__WRITTEN EXERCISE__
Only the lines holding the string "with" are needed. Copy each one.

__SOURCE DATA__
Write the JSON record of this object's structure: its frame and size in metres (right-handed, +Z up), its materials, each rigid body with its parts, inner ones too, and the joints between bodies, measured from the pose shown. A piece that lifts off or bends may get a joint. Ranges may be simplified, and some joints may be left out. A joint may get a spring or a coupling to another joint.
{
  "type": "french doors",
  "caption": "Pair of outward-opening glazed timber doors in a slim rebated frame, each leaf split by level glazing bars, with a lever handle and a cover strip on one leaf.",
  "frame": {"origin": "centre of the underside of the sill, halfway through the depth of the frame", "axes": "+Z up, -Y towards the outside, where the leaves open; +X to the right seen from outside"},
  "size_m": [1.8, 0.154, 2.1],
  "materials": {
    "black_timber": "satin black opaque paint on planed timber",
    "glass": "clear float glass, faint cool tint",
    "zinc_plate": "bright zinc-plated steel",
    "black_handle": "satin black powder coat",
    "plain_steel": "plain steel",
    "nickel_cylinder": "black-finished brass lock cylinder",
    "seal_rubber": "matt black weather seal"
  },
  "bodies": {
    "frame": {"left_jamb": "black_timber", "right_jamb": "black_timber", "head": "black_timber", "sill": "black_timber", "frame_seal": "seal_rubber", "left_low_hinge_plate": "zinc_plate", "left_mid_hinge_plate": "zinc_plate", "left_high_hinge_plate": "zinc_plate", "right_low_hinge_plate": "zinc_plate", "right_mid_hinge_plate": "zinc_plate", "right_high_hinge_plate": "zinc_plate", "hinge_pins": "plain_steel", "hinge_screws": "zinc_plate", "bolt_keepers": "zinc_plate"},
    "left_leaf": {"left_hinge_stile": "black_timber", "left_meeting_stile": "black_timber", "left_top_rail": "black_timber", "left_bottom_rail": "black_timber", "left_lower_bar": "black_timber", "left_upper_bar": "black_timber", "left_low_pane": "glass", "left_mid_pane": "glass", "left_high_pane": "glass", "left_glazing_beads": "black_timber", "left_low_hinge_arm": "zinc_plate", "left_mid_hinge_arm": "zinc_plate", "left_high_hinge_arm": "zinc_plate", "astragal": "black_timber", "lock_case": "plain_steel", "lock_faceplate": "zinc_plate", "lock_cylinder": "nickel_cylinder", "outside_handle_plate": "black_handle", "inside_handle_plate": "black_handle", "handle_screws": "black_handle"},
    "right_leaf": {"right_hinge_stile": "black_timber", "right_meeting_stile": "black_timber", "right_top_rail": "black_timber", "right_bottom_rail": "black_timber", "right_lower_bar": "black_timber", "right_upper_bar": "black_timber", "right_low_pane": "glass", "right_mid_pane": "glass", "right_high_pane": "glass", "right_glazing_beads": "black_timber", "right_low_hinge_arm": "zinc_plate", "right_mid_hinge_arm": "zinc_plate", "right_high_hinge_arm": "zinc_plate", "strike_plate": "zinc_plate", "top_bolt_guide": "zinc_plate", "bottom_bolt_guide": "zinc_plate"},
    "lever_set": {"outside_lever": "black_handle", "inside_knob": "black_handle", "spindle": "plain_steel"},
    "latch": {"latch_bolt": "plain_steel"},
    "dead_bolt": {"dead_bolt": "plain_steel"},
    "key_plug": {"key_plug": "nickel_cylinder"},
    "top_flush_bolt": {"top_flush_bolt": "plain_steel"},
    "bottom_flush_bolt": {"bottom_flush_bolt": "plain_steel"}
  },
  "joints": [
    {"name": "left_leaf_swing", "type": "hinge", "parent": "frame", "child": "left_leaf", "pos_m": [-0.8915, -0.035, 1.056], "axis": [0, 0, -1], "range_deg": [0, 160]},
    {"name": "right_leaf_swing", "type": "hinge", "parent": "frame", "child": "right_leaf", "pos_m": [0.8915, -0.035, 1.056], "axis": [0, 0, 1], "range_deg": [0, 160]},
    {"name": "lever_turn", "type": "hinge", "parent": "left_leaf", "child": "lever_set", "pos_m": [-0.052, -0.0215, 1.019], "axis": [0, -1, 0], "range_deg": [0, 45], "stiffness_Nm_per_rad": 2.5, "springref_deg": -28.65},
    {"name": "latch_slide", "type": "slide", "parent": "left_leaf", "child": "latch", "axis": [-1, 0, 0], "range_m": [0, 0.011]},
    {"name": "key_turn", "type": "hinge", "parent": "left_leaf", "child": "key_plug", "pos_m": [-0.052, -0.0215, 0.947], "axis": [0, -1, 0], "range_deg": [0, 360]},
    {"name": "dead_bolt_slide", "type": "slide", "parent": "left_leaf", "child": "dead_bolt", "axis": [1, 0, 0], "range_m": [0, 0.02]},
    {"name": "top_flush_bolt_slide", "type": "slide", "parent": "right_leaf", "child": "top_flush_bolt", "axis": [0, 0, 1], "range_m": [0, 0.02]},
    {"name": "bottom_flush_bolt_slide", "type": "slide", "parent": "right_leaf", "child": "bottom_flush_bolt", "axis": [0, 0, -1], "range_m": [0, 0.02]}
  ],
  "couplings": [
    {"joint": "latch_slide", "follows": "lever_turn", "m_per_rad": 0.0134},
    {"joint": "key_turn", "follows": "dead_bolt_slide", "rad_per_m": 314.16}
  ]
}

__COMPLETE ANSWER__
Write the JSON record of this object's structure: its frame and size in metres (right-handed, +Z up), its materials, each rigid body with its parts, inner ones too, and the joints between bodies, measured from the pose shown. A piece that lifts off or bends may get a joint. Ranges may be simplified, and some joints may be left out. A joint may get a spring or a coupling to another joint.
  "caption": "Pair of outward-opening glazed timber doors in a slim rebated frame, each leaf split by level glazing bars, with a lever handle and a cover strip on one leaf.",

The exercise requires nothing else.